Judge: University should have provided public records

In split decision, tutor information is protected by FERPA

A Wake County Superior Court judge wrote Tuesday that UNC should have complied with certain public records requests filed by media during the NCAA investigation of the football team.

Complete phone records of key officials involved in the investigation and athlete parking tickets — records requested by the The Daily Tar Heel, the (Raleigh) News & Observer and other media — should have been released, wrote Judge Howard Manning, who heard arguments from both UNC and media lawyers Friday.

The University withheld the information because officials said it was shielded by the Family Educational Rights and Privacy Act, which protects an individual student’s academic record. That law was being interpreted too broadly by the University, Manning wrote.

“FERPA does not provide a student with an invisible cloak so that the student can remain hidden from public view while enrolled at UNC,” Manning wrote.

In another section of the decision, the judge ruled in favor of the University that names, employment dates and salaries of student tutors are protected by FERPA.

The DTH, the News & Observer and the Charlotte Observer were among eight news organizations that filed suit in October.

Chancellor Holden Thorp, head football coach Butch Davis, athletic director Dick Baddour and Jeff McCracken, chief and director of the Department of Public Safety, are the four defendants named in the lawsuit.

In a statement Tuesday, Thorp expressed mixed feelings about Manning’s decision.
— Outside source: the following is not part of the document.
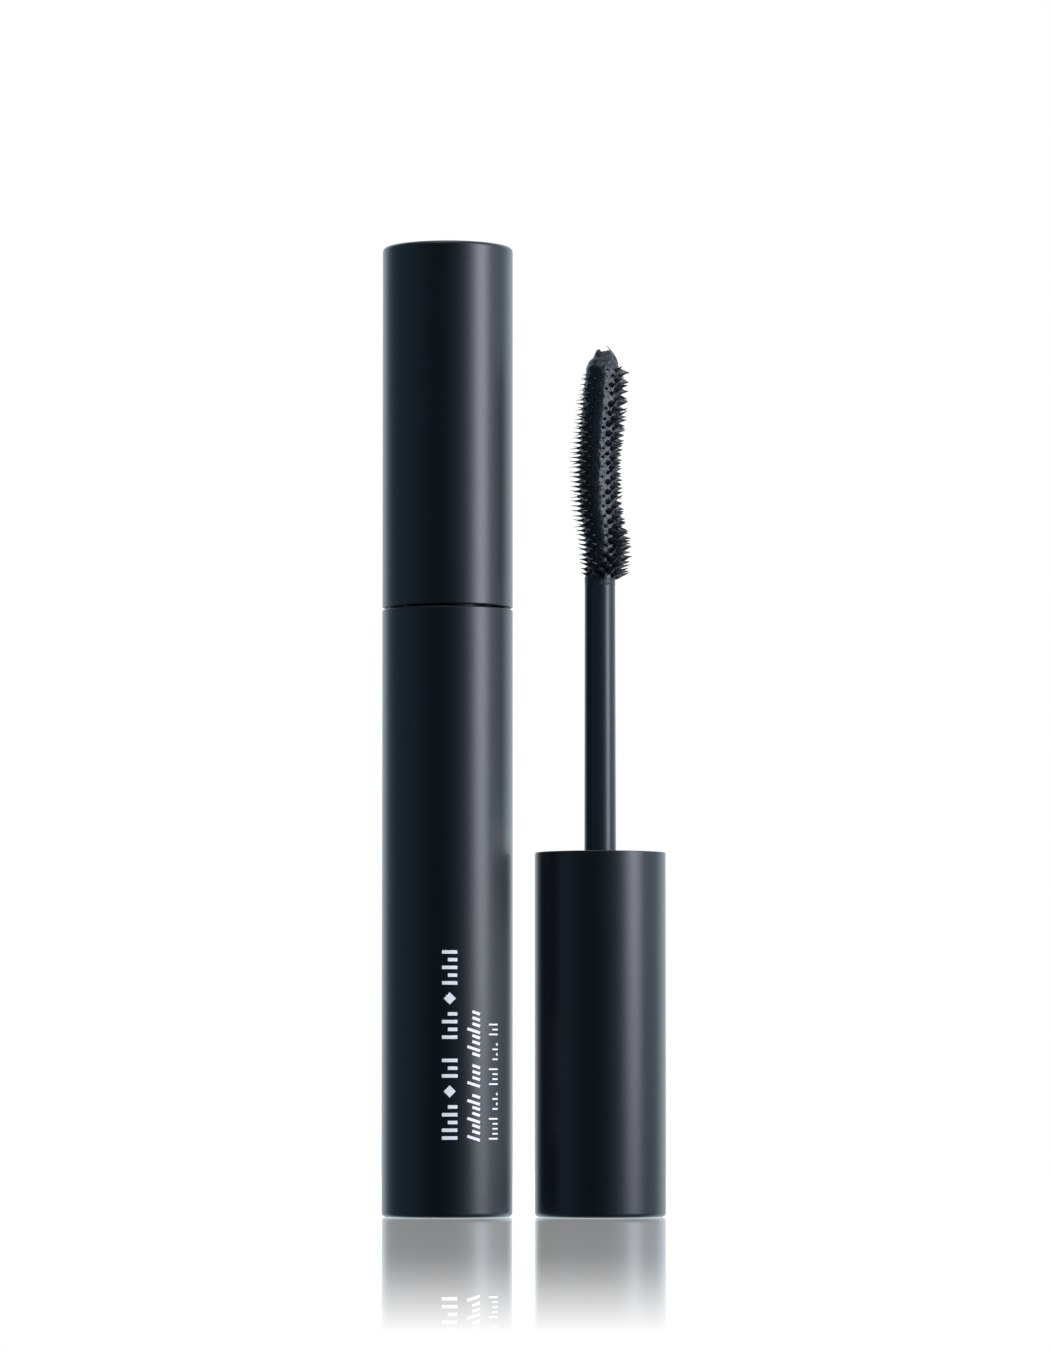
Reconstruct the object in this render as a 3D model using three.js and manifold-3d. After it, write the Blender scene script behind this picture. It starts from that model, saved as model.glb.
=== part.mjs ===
// A mascara: a closed tube with its screw cap and applicator, and a second applicator that stands on
// its cap beside it. Millimetres, +Z up, origin at the centre of the tube's base.
// Every radial size is worked inwards from the tube's diameter, and every length of the wand is worked
// from the bottle it reaches into.
import * as THREE from "three";
import { mergeVertices } from "three/addons/utils/BufferGeometryUtils.js";
import Module from "manifold-3d";

const wasm = await Module();
wasm.setup();

// Outside
const tubeDiameter = 16;
const bottleHeight = 74.1; // base to the rim of the sleeve
const capHeight = 44.4; // rim to the flat top
const displayGap = 2.7; // between the tube and the standing applicator

// Shells of the bottle and the cap
const shellWall = 0.9;
const endWall = 1.2; // base of the bottle, top of the cap
const endRadius = 0.5; // rounded edge of the base and of the cap's top
const rimChamfer = 0.15; // broken edge at the seam

// Inner bottle
const reservoirWall = 1.0;
const reservoirFloorWall = 1.2;
const cornerCut = 0.8; // chamfer at the foot of the reservoir
const shoulderDrop = 0.5; // shoulder below the sleeve's rim
const shoulderThickness = 1.6;
const neckHeight = 12.5; // above the sleeve's rim
const neckWall = 1.0;
const neckLandHeight = 1.6; // plain collar at the foot of the neck
const neckLandStep = 0.3;
const neckChamfer = 0.3;
const neckCone = 2.0; // height over which the neck's bore opens out

// Screw thread, right-handed, on the neck and in the inner cap
const threadPitch = 2.4;
const threadTurns = 1.5;
const threadDepth = 0.55;
const threadWidth = 1.2; // at the root
const threadCrest = 0.5; // width at the crest
const threadStart = 2.6; // from the mouth to the middle of the first turn
const threadRoot = 0.3; // how far the ridge reaches into its wall
const threadFade = 0.12; // share of the ridge over which each end dies away

// Wiper
const wiperWall = 0.5;
const wiperLength = 11;
const wiperFunnel = 4.5; // height of its conical end
const wiperFlange = 0.6; // thickness of the flange over the neck
const flangeInset = 0.3; // flange inside the neck's outer wall
const lipThickness = 0.45;

// Inner cap
const innerCapWall = 0.6;
const skirtRecess = 0.8; // skirt inside the cap's rim
const webThickness = 1.2;
const towerHeight = 7; // socket that grips the rod
const towerWall = 1.1;
const towerEnd = 1.0;

// Applicator
const rodDiameter = 3.95; // at the cap
const rodTipDiameter = 3.75; // at the brush
const rodTipChamfer = 0.25;
const collarThickness = 0.9; // flange of the rod that presses on the wiper
const collarInset = 0.4; // collar inside the wiper's flange
const plugStep = 0.25; // rod's plug over the rod's radius
const plugLength = 6.6;
const brushDiameter = 6.5;
const brushLength = 28;
const brushBow = 0.8; // sideways bow of the brush at its middle
const brushLean = 0.9; // sideways lean of its tip, the other way
const crownDiameter = 3.4; // blunt tip of the brush
const crownHeight = 1.6;
const brushTaper = 4.6; // length of the taper under the crown
const brushFootDiameter = 5.6;
const brushFootRise = 1.8; // height over which the foot widens
const stemDiameter = 1.8; // stem of the brush head, pressed into the rod
const stemLength = 7;
const tipClearance = 10; // brush tip above the reservoir's floor

// Clearances
const seamGap = 0.3; // between the sleeve's rim and the cap's
const sleeveGap = 0.35; // between the reservoir and the sleeve
const pressGap = 0.15; // round a piece that is pressed in
const seatGap = 0.2; // under a piece that rests on another
const baseGap = 0.3; // under the reservoir
const threadGap = 0.15; // between the crests of the two threads
const lipGap = 0.12; // between the wiper's lip and the rod

// Facets round each turned piece
const shellFacets = 48;
const innerFacets = 36;
const rodFacets = 24;
const bendStep = 2; // between the rings of a bowed piece

// Radii, worked inwards from the tube
const shellRadius = tubeDiameter / 2;
const shellBore = shellRadius - shellWall;
const innerCapRadius = shellBore - pressGap;
const innerCapBore = innerCapRadius - innerCapWall;
const neckCrest = innerCapBore - threadDepth - threadGap;
const neckRadius = neckCrest - threadDepth;
const neckBore = neckRadius - neckWall;
const wiperRadius = neckBore - pressGap;
const wiperBore = wiperRadius - wiperWall;
const flangeRadius = neckRadius - flangeInset;
const rodRadius = rodDiameter / 2;
const lipRadius = rodRadius + lipGap;
const plugRadius = rodRadius + plugStep;
const towerBore = plugRadius + pressGap;
const stemRadius = stemDiameter / 2;

// Heights in the bottle
const reservoirFoot = endWall + baseGap;
const reservoirFloor = reservoirFoot + reservoirFloorWall;
const shoulderTop = bottleHeight - shoulderDrop;
const shoulderFoot = shoulderTop - shoulderThickness;
const neckTop = bottleHeight + neckHeight;

// Heights in the applicator, from the cap's flat top towards the brush
const closedHeight = bottleHeight + seamGap + capHeight;
const neckEnd = closedHeight - neckTop; // where the neck's mouth comes to
const collarTop = neckEnd - seatGap - wiperFlange - seatGap;
const collarFoot = collarTop - collarThickness;
const webTop = collarFoot - seatGap;
const webFoot = webTop - webThickness;
const towerFoot = webFoot - towerHeight;
const plugFoot = collarFoot - plugLength;
const wandLength = bottleHeight + seamGap - reservoirFloor - tipClearance;
const brushTip = capHeight + wandLength;
const rodTip = brushTip - brushLength;

// A turned solid: its outline of [radius, height] points goes anticlockwise round its material.
function turned(outline, facets) {
  const points = outline.map(([radius, height]) => new THREE.Vector2(radius, height));
  return new THREE.LatheGeometry(points, facets).rotateX(Math.PI / 2);
}

// A quarter round from the foot of an outer edge up to its wall.
function roundedEdge(radius, corner, steps) {
  return Array.from({ length: steps + 1 }, (_, i) => {
    const angle = (i / steps) * (Math.PI / 2);
    return [radius - corner + corner * Math.sin(angle), corner - corner * Math.cos(angle)];
  });
}

// Heights from one end to the other, close enough together for a bowed piece.
function rings(from, to) {
  const count = Math.ceil(Math.abs(to - from) / bendStep);
  return Array.from({ length: count + 1 }, (_, i) => from + ((to - from) * i) / count);
}

// Sideways place of the brush's middle at a height of the applicator.
function bowAt(height) {
  const along = Math.max(0, (height - rodTip) / brushLength);
  return brushLean * along * along - brushBow * Math.sin(Math.PI * along);
}

function bowed(geometry) {
  const position = geometry.attributes.position;
  for (let i = 0; i < position.count; i++) {
    position.setX(i, position.getX(i) + bowAt(position.getZ(i)));
  }
  return geometry;
}

function solidOf(geometry) {
  geometry.deleteAttribute("normal");
  geometry.deleteAttribute("uv");
  const merged = mergeVertices(geometry, 1e-4);
  const triVerts = new Uint32Array(merged.index.array);
  const vertProperties = merged.attributes.position.array;
  return new wasm.Manifold(new wasm.Mesh({ numProp: 3, vertProperties, triVerts }));
}

function joined(first, second) {
  const mesh = solidOf(first).add(solidOf(second)).getMesh();
  const geometry = new THREE.BufferGeometry();
  geometry.setAttribute("position", new THREE.BufferAttribute(mesh.vertProperties, 3));
  geometry.setIndex(new THREE.BufferAttribute(mesh.triVerts, 1));
  geometry.computeVertexNormals();
  return geometry;
}

// A right-hand ridge wound on a wall: outwards and downwards from its start when side is 1,
// inwards and upwards when side is -1. Each end dies away into the wall.
function threadRidge(wallRadius, start, side) {
  const root = threadWidth / 2;
  const crest = threadCrest / 2;
  const section = new THREE.Shape([
    new THREE.Vector2(-threadRoot, -root),
    new THREE.Vector2(threadDepth, -crest),
    new THREE.Vector2(threadDepth, crest),
    new THREE.Vector2(-threadRoot, root),
  ]);
  const steps = Math.round(threadTurns * innerFacets);
  const geometry = new THREE.ExtrudeGeometry(section, { depth: 1, steps, bevelEnabled: false });
  const position = geometry.attributes.position;
  for (let i = 0; i < position.count; i++) {
    const along = position.getZ(i);
    const fade = Math.min(1, along / threadFade, (1 - along) / threadFade);
    const buried = -threadRoot / 2;
    const reach = position.getX(i) > 0 ? buried + (threadDepth - buried) * fade : -threadRoot;
    const radius = wallRadius + side * reach;
    const turn = -side * threadTurns * along;
    const angle = turn * 2 * Math.PI;
    const height = start + position.getY(i) + turn * threadPitch;
    position.setXYZ(i, radius * Math.cos(angle), radius * Math.sin(angle), height);
  }
  return geometry;
}

// A round cup with a flat closed foot: the bottle's sleeve and, the same way up, a standing cap.
function shell(height) {
  return turned([
    [0, 0],
    ...roundedEdge(shellRadius, endRadius, 3),
    [shellRadius, height - rimChamfer],
    [shellRadius - rimChamfer, height],
    [shellBore, height],
    [shellBore, endWall],
    [0, endWall],
  ], shellFacets);
}

function innerBottle() {
  const radius = shellBore - sleeveGap;
  const bore = radius - reservoirWall;
  const landTop = shoulderTop + neckLandHeight;
  const body = turned([
    [0, reservoirFoot],
    [radius - cornerCut, reservoirFoot],
    [radius, reservoirFoot + cornerCut],
    [radius, shoulderFoot],
    [shellBore - pressGap, shoulderFoot],
    [shellBore - pressGap, shoulderTop],
    [neckRadius + neckLandStep, shoulderTop],
    [neckRadius + neckLandStep, landTop],
    [neckRadius, landTop],
    [neckRadius, neckTop - neckChamfer],
    [neckRadius - neckChamfer, neckTop],
    [neckBore, neckTop],
    [neckBore, shoulderFoot],
    [bore, shoulderFoot - neckCone],
    [bore, reservoirFloor + cornerCut],
    [bore - cornerCut, reservoirFloor],
    [0, reservoirFloor],
  ], innerFacets);
  return joined(body, threadRidge(neckRadius, neckTop - threadStart, 1));
}

function wiper() {
  const flangeFoot = neckTop + seatGap;
  const lipFoot = neckTop - wiperLength;
  const funnelTop = lipFoot + wiperFunnel;
  return turned([
    [lipRadius, lipFoot],
    [lipRadius + lipThickness, lipFoot],
    [wiperRadius, funnelTop],
    [wiperRadius, flangeFoot],
    [flangeRadius, flangeFoot],
    [flangeRadius, flangeFoot + wiperFlange],
    [wiperBore, flangeFoot + wiperFlange],
    [wiperBore, funnelTop],
    [lipRadius, lipFoot + lipThickness],
    [lipRadius, lipFoot],
  ], innerFacets);
}

function innerCap() {
  const skirtTop = capHeight - skirtRecess;
  const towerRadius = towerBore + towerWall;
  const body = turned([
    [0, towerFoot],
    [towerRadius, towerFoot],
    [towerRadius, webFoot],
    [innerCapRadius, webFoot],
    [innerCapRadius, skirtTop],
    [innerCapBore, skirtTop],
    [innerCapBore, webTop],
    [towerBore, webTop],
    [towerBore, towerFoot + towerEnd],
    [0, towerFoot + towerEnd],
  ], innerFacets);
  // its turns lie halfway between those of the neck
  const start = neckEnd + threadStart + threadPitch / 2;
  return joined(body, threadRidge(innerCapBore, start, -1));
}

function rod() {
  const collarRadius = flangeRadius - collarInset;
  const tipRadius = rodTipDiameter / 2;
  const socketRadius = stemRadius + pressGap;
  return turned([
    [0, plugFoot],
    [plugRadius, plugFoot],
    [plugRadius, collarFoot],
    [collarRadius, collarFoot],
    [collarRadius, collarTop],
    [rodRadius, collarTop],
    [tipRadius, rodTip - rodTipChamfer],
    [tipRadius - rodTipChamfer, rodTip],
    [socketRadius, rodTip],
    [socketRadius, rodTip - stemLength - seatGap],
    [0, rodTip - stemLength - seatGap],
  ], rodFacets);
}

// The moulded head: a stem in the rod, and the bristles with their core as one closed envelope.
function brushHead() {
  const radius = brushDiameter / 2;
  const foot = rodTip + seatGap;
  const crownFoot = brushTip - crownHeight;
  return bowed(turned([
    [0, rodTip - stemLength],
    [stemRadius, rodTip - stemLength],
    [stemRadius, foot],
    [brushFootDiameter / 2, foot],
    ...rings(foot + brushFootRise, crownFoot - brushTaper).map((height) => [radius, height]),
    [(radius + crownDiameter / 2) / 2, crownFoot - crownHeight / 4],
    [crownDiameter / 2, crownFoot],
    [crownDiameter / 2, brushTip],
    [0, brushTip],
  ], rodFacets));
}

const lacquer = new THREE.MeshStandardMaterial({ color: 0x161d24, roughness: 0.45, metalness: 0 });
const blackPlastic = new THREE.MeshStandardMaterial({ color: 0x15171a, roughness: 0.5, metalness: 0 });
const softPlastic = new THREE.MeshStandardMaterial({ color: 0xc9c9c4, roughness: 0.6, metalness: 0 });
const rodPlastic = new THREE.MeshStandardMaterial({ color: 0x17191d, roughness: 0.3, metalness: 0 });
const elastomer = new THREE.MeshStandardMaterial({ color: 0x14161b, roughness: 0.6, metalness: 0 });

function piece(name, geometry, material) {
  const mesh = new THREE.Mesh(geometry, material);
  mesh.name = name;
  return mesh;
}

// Cap, rod and brush, standing on the cap's flat top.
function applicator(prefix) {
  const group = new THREE.Group();
  group.add(
    piece(prefix + "outer_cap", shell(capHeight), lacquer),
    piece(prefix + "inner_cap", innerCap(), blackPlastic),
    piece(prefix + "rod", rod(), rodPlastic),
    piece(prefix + "brush_head", brushHead(), elastomer),
  );
  return group;
}

const group = new THREE.Group();
group.add(
  piece("outer_bottle", shell(bottleHeight), lacquer),
  piece("inner_bottle", innerBottle(), blackPlastic),
  piece("wiper", wiper(), softPlastic),
);

// In the tube the applicator hangs from its cap, brush down.
const closed = applicator("");
closed.rotation.x = Math.PI;
closed.position.z = closedHeight;
group.add(closed);

const standing = applicator("display_");
standing.position.x = tubeDiameter + displayGap;
group.add(standing);

export default group;
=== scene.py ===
import math
import random

import bpy
from mathutils import Matrix, Vector


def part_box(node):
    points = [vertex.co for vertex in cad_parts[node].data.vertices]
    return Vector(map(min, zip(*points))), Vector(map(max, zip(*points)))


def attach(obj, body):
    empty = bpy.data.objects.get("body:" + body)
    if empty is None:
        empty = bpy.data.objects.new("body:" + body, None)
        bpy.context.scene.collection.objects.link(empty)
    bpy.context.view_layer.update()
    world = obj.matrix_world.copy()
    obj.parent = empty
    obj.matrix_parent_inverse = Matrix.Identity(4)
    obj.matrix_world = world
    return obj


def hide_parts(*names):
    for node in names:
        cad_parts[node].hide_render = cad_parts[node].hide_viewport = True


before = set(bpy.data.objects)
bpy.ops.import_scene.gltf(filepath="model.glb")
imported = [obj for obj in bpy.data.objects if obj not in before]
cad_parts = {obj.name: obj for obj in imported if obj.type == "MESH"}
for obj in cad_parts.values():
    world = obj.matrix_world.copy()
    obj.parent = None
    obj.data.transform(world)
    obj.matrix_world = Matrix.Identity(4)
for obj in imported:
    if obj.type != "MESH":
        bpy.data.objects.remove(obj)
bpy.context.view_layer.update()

mm = 0.001


def spanOf(node):        # lowest and highest corners in millimetres
    low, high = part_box(node)
    return Vector(low) / mm, Vector(high) / mm


bottleHigh = spanOf("outer_bottle")[1]
standLow, standHigh = spanOf("display_outer_cap")
tubeRadius = bottleHigh.x
bottleHeight = bottleHigh.z
capHeight = standHigh.z
standX = (standLow.x + standHigh.x) / 2         # axis of the standing applicator
closedHeight = spanOf("outer_cap")[1].z         # the closed applicator is the standing one turned over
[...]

He said he was pleased Manning had reaffirmed the privacy of student tutors — but unhappy with other information deemed public.

“We are disappointed with the court’s apparent interpretation of the Family Educational Rights and Privacy Act as it applies to student records related to phone numbers and parking tickets,” he said.

“This has far-reaching implications for all of our students and their records that we believe federal law protects.”

Thorp said the University would evaluate its options for appeal after the ruling is finalized.

Amanda Martin, general counsel for the N.C. Press Association, argued in court on Friday that the University had applied FERPA too broadly.

“There is no straightforward or common sense meaning that phone records or parking tickets are part of an educational record,” she said in court. “We simply think that is a reading of FERPA so stretched as to be absurd.”

Sarah Frier, editor-in-chief of the DTH, said she hopes the decision will show the University they have taken FERPA too far.

“We’re happy with anything that makes clear what the public can ask for and what we are entitled to under the law,” she said.

Although Manning did not rule to release all the records the media outlets had originally requested, Frier said the decision was still an overall victory.

Dan Barkin, a senior editor at the News & Observer, also expressed content with the decision.

“We’re pleased with Judge Manning’s ruling,” he wrote in an email. “We have maintained all along that UNC was incorrectly interpreting FERPA and using it to improperly withhold records that should be in the public domain.”